I can provide the output of my calculation, but before I go checking everything once again I wanted to understand if my methodology is correct or if there is any error which I could not spot
Any suggestion is welcome, I have been struggling on this for quite some time.
thanks!
Best Answer
I know I've commented on this before, but I cannot find it, so here you go. In classical Riemannian geometry, given any point $p$ we have Gauss normal coordinates centered at $p$. In that coordinate system, the Christoffel symbols at $p$ all vanish. With moving frames, we can analogously (and much more easily) make the connection form $\omega^1_2$ at $p$ vanish. (I'm sticking to surfaces, but the general statement will hold in any dimension.)
Here is the argument: If you change frames on a neighborhood $U$ of $p$ by rotation through an angle $\theta$, then it is a standard computation that $$\tilde\omega^1_2 = \omega^1_2 + d\theta.$$ (Depending on your conventions, it may be $-d\theta$, but the principle is the same.) So we want to choose $\theta\colon U\to\Bbb R$ so that $d\theta(p) = -\omega^1_2(p)$. Think of this in local coordinates $x=(x^1,x^2)$ on $U$ with $x(p)=0$. We want $d\theta(0) = -\sum A_idx^i$, with $\omega^1_2(p) = A_1dx^1 + A_2dx^2$, $A_i\in\Bbb R$. So just take $\theta(x) = -\sum A_ix^i$.

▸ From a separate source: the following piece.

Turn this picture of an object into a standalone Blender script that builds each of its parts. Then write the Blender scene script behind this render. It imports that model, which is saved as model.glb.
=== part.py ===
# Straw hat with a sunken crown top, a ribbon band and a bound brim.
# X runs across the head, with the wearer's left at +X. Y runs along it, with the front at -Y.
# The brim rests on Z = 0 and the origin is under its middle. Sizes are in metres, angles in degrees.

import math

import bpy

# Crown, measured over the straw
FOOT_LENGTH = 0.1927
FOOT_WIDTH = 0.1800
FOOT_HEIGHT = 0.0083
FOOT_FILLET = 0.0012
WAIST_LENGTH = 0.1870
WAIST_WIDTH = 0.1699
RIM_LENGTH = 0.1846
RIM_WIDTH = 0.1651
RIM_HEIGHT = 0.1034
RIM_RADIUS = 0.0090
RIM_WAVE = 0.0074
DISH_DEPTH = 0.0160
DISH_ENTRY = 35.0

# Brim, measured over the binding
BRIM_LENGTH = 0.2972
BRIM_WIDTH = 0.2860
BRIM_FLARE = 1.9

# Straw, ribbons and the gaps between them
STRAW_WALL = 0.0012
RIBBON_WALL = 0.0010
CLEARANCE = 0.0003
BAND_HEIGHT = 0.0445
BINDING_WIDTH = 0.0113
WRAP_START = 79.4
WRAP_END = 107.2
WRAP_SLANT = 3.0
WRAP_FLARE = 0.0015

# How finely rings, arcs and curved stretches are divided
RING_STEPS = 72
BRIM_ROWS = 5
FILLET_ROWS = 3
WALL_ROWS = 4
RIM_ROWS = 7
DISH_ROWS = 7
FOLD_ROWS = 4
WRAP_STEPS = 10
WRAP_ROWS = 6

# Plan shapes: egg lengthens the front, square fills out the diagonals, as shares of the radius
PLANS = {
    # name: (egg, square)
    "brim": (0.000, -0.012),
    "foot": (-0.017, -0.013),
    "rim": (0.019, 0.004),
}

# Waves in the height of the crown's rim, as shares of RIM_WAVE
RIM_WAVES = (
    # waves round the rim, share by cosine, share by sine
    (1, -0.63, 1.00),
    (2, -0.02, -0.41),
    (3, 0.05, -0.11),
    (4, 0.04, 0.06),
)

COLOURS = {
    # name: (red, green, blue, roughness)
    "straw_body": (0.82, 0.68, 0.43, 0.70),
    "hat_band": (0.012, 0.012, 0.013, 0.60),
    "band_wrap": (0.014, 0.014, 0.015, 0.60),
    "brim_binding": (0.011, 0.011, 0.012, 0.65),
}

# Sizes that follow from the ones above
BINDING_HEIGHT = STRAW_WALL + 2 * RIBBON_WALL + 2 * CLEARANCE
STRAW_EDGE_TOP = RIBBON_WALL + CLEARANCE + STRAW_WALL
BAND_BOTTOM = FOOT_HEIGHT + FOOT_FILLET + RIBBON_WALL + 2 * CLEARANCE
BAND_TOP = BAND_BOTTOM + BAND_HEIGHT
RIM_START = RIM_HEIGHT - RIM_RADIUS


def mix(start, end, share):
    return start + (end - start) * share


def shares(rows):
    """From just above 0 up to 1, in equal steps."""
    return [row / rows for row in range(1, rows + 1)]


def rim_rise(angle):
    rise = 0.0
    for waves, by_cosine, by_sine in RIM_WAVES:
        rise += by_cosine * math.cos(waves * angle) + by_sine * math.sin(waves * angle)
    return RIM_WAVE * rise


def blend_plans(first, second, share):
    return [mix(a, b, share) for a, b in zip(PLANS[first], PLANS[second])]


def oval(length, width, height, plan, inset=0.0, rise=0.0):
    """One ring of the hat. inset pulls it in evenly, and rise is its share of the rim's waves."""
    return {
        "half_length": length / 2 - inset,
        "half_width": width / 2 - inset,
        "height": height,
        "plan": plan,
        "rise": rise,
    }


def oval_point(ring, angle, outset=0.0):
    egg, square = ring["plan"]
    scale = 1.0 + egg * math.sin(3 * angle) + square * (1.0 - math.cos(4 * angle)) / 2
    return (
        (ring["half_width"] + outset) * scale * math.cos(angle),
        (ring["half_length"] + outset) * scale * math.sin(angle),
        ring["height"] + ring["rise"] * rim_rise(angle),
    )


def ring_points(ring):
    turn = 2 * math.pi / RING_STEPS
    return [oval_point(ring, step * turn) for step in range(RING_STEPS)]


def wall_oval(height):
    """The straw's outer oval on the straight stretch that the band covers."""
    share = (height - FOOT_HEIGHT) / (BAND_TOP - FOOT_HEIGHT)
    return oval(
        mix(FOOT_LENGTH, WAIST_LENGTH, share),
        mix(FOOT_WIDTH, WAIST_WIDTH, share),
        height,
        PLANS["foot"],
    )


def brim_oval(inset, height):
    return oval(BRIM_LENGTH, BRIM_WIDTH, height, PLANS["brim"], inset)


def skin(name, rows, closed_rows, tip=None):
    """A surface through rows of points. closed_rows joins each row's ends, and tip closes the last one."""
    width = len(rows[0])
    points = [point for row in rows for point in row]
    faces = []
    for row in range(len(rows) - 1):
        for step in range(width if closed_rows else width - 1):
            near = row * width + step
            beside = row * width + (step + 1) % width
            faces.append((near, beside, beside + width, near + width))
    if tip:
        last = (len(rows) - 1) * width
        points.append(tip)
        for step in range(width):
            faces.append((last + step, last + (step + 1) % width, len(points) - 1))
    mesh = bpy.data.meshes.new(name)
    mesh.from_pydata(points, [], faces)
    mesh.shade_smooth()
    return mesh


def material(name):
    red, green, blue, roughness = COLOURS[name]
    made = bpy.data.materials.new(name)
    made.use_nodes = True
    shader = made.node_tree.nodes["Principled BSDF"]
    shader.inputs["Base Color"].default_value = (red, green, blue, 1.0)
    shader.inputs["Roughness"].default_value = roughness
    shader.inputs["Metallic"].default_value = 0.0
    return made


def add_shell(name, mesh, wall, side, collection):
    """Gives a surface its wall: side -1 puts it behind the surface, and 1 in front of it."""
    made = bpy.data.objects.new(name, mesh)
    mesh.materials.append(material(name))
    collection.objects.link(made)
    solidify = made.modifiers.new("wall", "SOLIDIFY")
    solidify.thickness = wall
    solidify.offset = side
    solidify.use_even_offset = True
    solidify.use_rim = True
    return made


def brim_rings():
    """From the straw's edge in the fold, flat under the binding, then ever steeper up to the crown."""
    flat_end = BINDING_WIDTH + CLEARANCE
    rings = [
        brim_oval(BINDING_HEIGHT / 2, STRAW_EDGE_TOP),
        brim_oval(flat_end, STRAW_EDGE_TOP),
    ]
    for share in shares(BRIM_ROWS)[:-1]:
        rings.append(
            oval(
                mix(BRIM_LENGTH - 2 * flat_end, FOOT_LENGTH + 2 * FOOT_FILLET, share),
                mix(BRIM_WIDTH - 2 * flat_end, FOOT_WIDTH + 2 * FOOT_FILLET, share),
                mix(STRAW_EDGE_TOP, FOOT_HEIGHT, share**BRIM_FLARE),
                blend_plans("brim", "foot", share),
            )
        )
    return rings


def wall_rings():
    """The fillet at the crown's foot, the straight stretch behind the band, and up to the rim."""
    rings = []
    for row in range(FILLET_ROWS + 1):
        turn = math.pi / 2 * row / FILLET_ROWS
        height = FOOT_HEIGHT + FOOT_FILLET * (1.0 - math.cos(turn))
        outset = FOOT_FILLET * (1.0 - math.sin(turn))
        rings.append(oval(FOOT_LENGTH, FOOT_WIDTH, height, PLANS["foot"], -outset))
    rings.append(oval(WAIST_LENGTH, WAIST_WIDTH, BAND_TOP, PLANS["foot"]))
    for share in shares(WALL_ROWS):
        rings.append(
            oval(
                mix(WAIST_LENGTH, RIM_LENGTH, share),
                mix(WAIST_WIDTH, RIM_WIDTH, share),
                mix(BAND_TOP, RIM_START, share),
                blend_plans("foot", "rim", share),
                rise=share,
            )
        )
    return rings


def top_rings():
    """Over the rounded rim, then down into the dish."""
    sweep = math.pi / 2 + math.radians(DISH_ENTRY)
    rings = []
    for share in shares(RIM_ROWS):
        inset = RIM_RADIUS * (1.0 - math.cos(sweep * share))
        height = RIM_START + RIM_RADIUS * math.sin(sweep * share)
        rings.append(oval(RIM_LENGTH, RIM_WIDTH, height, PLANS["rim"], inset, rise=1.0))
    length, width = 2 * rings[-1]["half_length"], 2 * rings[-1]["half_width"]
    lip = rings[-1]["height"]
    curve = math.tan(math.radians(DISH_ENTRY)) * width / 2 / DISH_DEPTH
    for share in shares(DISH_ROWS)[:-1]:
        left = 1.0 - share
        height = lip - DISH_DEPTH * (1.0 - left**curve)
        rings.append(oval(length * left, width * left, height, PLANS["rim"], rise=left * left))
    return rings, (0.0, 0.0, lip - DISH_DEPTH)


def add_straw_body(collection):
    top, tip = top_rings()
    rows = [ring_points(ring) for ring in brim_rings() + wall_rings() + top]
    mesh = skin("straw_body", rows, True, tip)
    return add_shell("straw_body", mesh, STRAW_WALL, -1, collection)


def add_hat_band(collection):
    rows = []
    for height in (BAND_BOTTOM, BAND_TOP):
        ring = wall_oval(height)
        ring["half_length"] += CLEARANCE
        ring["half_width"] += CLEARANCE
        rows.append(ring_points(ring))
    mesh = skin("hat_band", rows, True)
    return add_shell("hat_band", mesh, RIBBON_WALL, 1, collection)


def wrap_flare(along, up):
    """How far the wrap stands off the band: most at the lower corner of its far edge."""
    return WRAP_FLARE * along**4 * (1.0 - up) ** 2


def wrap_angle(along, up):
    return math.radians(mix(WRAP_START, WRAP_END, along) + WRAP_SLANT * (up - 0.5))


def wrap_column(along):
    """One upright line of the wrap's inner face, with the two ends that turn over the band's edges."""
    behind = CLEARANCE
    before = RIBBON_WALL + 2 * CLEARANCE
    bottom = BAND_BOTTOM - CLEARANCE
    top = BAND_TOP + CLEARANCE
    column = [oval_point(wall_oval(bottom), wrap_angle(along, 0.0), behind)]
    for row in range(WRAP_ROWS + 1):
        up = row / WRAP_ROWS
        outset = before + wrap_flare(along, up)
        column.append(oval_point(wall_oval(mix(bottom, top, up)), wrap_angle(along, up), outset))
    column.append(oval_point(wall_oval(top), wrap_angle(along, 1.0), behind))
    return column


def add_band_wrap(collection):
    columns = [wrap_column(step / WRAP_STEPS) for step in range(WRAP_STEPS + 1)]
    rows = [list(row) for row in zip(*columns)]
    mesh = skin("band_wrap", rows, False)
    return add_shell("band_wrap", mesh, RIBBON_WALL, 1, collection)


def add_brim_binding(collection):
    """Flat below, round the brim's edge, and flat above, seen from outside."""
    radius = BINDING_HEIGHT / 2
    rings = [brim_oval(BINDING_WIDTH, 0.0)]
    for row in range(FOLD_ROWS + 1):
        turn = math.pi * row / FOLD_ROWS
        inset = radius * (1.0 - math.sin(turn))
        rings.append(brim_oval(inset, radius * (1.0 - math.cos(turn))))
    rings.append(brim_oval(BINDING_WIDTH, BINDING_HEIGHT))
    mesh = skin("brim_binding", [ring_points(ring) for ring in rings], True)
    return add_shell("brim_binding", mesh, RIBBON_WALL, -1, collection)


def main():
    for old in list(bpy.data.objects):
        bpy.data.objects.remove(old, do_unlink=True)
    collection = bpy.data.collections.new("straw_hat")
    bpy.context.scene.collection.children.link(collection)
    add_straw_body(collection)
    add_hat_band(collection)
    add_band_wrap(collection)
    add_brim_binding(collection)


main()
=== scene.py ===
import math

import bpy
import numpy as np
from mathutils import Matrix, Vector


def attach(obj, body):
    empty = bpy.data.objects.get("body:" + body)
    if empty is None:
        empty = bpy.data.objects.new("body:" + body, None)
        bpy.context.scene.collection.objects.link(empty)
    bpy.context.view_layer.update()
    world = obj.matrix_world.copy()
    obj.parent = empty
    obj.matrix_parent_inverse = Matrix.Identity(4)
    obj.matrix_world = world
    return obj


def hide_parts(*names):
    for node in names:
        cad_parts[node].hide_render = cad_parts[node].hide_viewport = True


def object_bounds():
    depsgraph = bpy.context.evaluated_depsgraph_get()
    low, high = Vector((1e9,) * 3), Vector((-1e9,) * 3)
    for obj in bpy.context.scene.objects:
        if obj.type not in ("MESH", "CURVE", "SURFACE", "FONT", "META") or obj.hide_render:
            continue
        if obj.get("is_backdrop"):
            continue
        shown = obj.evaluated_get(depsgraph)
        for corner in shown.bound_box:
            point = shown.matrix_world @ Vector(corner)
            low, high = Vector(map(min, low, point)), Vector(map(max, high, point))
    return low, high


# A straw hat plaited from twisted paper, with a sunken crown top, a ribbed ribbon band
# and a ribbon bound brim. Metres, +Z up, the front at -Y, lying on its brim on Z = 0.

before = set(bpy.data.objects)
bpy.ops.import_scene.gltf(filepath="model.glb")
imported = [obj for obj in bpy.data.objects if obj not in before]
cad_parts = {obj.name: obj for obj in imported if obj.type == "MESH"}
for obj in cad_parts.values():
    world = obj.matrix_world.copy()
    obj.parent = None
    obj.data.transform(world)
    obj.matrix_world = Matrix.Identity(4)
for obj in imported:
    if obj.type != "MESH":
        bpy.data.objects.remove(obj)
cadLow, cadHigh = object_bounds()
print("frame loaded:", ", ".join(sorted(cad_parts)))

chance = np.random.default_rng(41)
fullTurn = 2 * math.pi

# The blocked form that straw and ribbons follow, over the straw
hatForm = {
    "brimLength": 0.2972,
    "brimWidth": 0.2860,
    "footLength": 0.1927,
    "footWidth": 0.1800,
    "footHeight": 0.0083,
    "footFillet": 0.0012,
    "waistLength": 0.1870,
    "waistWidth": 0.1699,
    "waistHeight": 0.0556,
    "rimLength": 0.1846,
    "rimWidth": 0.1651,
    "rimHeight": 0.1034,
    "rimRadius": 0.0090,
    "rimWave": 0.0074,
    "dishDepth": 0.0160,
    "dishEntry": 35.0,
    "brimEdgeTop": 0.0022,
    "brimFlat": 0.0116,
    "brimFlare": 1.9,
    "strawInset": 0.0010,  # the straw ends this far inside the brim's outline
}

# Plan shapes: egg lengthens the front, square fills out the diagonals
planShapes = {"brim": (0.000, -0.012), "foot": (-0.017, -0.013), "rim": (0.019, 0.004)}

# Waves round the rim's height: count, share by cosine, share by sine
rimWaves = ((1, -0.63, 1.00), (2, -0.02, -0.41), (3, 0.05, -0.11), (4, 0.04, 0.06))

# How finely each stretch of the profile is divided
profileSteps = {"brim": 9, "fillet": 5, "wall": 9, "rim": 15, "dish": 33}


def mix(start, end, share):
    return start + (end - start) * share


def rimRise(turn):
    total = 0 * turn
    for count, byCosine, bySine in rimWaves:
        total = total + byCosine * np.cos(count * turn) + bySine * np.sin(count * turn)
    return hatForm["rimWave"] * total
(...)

(Remark: In general, if you think of writing $\omega^i_j = \sum \Gamma^i_{jk}dx^k$, this is literally choosing a frame in which $\Gamma^i_{jk}(p) = 0$, but we're not needing to think about the exponential mapping at all.)
The point then is that your formula for curvature cannot depend on a choice of moving frame, and hence we deduce that your desired equation holds at any particular $p$ by choosing the appropriate frame at $p$. But $p$ is, of course, arbitrary.